> [YOUR GOAL] For this exercise, write out exactly, and only, the lines running from the line that contains "lcd_module();" through the line that contains "obj.matrix_parent_inverse = Matrix.Identity(4)".

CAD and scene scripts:
▬▬▬
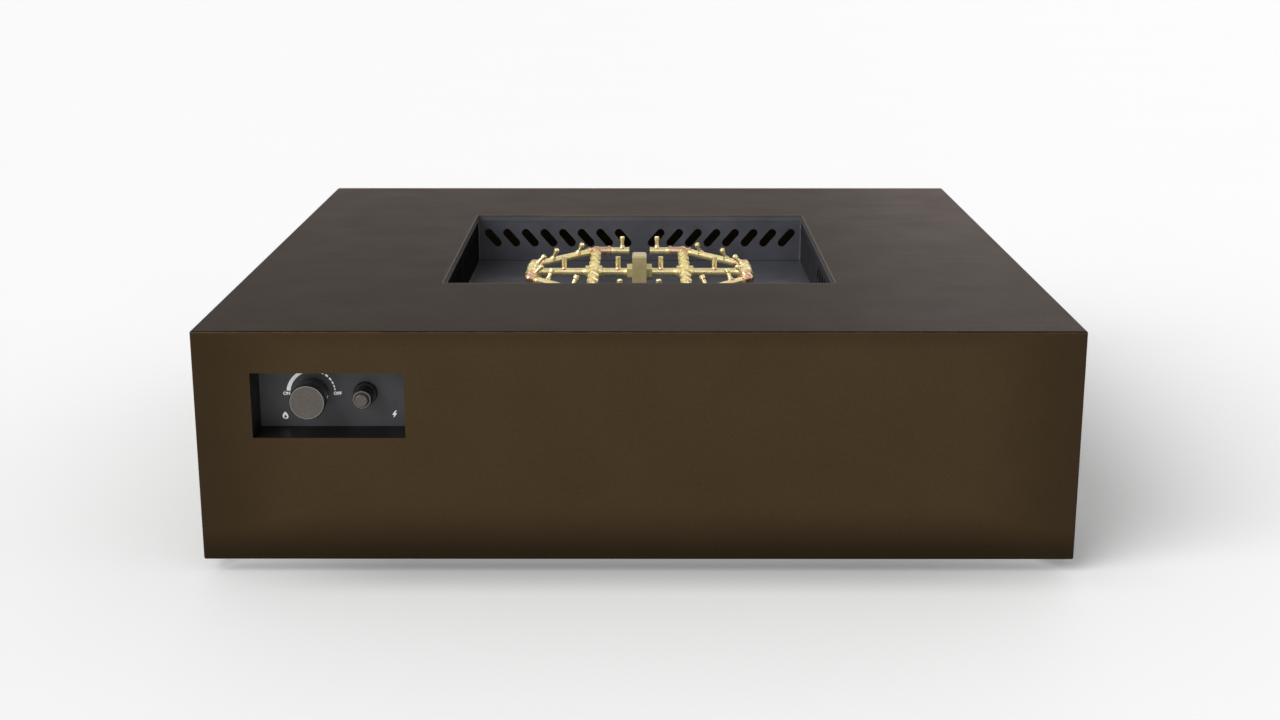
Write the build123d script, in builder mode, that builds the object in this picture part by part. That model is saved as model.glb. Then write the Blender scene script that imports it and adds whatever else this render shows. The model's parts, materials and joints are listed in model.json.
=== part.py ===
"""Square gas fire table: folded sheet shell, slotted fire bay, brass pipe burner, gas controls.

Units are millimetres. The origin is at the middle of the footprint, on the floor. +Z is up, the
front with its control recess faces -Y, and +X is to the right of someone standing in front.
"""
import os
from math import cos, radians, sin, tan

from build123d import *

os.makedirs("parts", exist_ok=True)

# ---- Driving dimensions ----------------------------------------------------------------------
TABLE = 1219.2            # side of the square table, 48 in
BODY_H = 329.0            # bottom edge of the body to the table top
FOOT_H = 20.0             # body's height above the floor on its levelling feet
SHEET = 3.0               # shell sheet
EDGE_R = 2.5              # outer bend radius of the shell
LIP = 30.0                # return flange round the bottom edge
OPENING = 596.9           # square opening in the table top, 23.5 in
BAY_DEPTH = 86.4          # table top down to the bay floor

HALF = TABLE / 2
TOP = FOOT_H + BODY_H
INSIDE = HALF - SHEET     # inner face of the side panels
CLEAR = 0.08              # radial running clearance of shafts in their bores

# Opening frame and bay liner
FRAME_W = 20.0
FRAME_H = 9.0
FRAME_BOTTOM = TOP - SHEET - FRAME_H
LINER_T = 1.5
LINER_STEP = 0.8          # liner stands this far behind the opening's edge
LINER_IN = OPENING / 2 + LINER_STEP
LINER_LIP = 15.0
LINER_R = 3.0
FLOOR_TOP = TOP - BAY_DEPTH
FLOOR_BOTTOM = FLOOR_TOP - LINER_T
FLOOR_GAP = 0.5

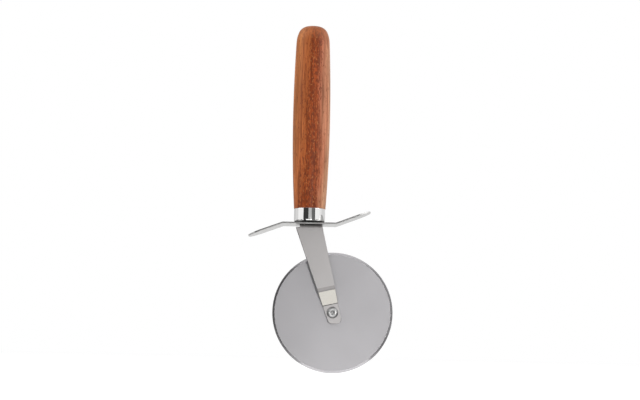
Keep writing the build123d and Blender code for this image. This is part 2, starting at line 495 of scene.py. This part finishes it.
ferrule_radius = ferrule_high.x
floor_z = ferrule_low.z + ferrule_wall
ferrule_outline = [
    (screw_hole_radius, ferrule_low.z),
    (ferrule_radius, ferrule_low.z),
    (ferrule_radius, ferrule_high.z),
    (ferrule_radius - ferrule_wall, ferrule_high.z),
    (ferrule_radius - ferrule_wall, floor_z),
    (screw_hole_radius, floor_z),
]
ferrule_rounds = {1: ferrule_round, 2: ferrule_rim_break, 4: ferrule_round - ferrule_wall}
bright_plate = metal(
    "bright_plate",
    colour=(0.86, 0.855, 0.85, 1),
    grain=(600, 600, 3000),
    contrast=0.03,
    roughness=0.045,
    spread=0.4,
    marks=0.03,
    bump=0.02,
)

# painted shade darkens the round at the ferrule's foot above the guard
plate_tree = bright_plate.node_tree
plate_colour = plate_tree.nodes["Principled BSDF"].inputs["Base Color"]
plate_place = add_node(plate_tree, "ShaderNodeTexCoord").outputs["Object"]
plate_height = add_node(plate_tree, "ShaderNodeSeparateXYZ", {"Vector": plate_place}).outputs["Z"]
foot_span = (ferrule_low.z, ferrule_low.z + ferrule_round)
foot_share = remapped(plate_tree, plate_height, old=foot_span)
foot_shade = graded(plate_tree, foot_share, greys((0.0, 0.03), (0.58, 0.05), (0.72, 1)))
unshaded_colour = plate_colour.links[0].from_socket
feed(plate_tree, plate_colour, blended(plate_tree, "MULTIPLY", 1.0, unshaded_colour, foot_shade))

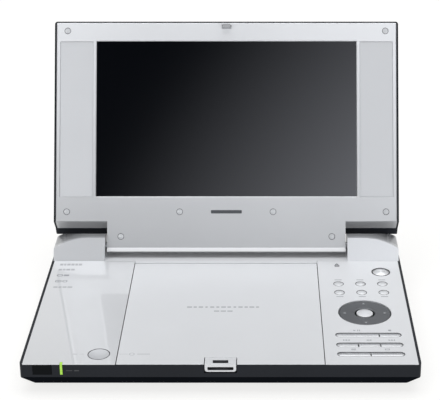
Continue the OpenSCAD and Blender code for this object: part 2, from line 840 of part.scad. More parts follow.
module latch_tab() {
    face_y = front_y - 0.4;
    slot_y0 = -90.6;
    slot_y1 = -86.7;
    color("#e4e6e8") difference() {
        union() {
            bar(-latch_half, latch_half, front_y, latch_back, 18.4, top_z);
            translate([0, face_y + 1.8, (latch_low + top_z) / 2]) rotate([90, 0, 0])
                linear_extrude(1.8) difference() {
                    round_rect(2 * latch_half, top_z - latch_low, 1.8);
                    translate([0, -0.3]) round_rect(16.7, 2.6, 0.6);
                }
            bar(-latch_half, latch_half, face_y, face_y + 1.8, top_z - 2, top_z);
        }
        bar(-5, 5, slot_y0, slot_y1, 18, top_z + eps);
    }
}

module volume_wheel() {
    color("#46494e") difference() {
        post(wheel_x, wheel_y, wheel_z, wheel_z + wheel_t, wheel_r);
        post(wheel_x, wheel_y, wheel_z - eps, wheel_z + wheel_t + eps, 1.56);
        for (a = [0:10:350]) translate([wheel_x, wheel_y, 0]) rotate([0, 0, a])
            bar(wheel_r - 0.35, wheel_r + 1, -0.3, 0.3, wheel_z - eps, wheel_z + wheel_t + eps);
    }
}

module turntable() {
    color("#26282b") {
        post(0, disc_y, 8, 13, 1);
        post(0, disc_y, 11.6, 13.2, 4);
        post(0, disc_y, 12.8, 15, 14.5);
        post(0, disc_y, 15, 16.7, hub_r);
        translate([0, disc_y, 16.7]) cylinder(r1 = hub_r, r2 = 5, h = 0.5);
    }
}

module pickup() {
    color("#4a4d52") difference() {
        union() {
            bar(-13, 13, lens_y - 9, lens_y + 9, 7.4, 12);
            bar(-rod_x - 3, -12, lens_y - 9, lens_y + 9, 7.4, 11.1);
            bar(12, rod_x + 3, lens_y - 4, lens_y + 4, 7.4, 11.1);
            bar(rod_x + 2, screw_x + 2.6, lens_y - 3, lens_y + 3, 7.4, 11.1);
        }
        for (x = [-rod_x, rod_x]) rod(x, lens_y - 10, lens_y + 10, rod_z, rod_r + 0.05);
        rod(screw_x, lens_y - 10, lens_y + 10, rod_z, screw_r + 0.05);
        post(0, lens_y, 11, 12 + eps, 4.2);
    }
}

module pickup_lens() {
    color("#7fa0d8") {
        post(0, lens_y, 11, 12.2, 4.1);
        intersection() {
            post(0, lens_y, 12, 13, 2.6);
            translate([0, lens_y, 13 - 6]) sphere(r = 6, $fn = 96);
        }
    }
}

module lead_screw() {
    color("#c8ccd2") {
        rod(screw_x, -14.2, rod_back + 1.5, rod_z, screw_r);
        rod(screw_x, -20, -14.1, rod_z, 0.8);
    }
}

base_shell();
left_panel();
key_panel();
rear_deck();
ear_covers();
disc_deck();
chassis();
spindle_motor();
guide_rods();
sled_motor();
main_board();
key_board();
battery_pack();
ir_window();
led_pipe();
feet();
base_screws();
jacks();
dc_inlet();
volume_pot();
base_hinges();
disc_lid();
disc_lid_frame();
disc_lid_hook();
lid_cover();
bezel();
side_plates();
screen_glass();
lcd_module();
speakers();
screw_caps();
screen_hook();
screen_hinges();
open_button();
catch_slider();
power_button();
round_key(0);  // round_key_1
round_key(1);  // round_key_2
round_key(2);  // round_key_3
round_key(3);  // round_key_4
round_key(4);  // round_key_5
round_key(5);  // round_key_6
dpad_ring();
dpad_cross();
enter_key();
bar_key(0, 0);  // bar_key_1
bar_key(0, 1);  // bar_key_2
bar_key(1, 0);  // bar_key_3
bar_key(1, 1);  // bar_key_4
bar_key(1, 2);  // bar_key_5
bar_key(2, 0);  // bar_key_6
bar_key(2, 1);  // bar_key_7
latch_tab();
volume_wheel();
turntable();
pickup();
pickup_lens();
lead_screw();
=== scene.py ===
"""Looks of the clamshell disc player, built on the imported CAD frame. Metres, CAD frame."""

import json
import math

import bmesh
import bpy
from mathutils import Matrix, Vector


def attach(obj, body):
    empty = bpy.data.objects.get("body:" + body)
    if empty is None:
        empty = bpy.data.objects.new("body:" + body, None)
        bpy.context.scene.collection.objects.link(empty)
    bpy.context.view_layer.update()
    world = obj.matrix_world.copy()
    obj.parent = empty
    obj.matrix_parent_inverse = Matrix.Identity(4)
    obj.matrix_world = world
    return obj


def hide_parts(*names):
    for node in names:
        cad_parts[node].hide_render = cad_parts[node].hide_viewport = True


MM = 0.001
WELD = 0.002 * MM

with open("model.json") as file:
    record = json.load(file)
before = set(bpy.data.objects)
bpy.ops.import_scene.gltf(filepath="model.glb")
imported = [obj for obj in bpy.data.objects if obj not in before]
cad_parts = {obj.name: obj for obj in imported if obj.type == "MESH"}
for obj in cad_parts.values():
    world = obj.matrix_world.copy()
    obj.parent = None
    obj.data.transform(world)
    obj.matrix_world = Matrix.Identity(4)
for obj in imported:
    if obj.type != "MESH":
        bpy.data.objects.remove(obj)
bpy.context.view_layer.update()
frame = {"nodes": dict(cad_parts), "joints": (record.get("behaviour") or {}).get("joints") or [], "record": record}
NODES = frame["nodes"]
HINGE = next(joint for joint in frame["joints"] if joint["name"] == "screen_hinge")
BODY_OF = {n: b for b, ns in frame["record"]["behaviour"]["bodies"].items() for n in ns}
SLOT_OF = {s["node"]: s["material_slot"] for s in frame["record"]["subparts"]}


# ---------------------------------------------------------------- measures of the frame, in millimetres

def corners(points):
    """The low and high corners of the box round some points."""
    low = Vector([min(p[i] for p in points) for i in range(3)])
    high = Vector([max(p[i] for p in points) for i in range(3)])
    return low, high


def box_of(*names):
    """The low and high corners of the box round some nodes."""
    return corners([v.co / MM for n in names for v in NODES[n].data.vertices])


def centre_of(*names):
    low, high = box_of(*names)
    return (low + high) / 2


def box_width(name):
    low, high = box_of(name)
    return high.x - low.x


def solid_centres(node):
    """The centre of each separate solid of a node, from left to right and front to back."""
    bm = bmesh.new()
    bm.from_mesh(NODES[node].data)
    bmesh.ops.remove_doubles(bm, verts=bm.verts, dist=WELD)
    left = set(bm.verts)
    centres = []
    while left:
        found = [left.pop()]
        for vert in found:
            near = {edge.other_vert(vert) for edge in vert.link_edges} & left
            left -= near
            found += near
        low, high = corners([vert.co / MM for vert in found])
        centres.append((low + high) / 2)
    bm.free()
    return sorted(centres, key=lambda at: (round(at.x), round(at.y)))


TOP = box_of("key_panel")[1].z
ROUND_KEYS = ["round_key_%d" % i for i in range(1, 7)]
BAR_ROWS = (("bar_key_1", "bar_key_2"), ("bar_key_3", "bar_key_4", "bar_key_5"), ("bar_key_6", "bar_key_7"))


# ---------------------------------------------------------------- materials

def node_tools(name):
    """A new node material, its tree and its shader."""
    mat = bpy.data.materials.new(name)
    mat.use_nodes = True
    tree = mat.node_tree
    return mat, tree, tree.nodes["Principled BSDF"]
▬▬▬
> [RESPONSE TO THIS TASK]
lcd_module();
speakers();
screw_caps();
screen_hook();
screen_hinges();
open_button();
catch_slider();
power_button();
round_key(0);  // round_key_1
round_key(1);  // round_key_2
round_key(2);  // round_key_3
round_key(3);  // round_key_4
round_key(4);  // round_key_5
round_key(5);  // round_key_6
dpad_ring();
dpad_cross();
enter_key();
bar_key(0, 0);  // bar_key_1
bar_key(0, 1);  // bar_key_2
bar_key(1, 0);  // bar_key_3
bar_key(1, 1);  // bar_key_4
bar_key(1, 2);  // bar_key_5
bar_key(2, 0);  // bar_key_6
bar_key(2, 1);  // bar_key_7
latch_tab();
volume_wheel();
turntable();
pickup();
pickup_lens();
lead_screw();
=== scene.py ===
"""Looks of the clamshell disc player, built on the imported CAD frame. Metres, CAD frame."""

import json
import math

import bmesh
import bpy
from mathutils import Matrix, Vector


def attach(obj, body):
    empty = bpy.data.objects.get("body:" + body)
    if empty is None:
        empty = bpy.data.objects.new("body:" + body, None)
        bpy.context.scene.collection.objects.link(empty)
    bpy.context.view_layer.update()
    world = obj.matrix_world.copy()
    obj.parent = empty
    obj.matrix_parent_inverse = Matrix.Identity(4)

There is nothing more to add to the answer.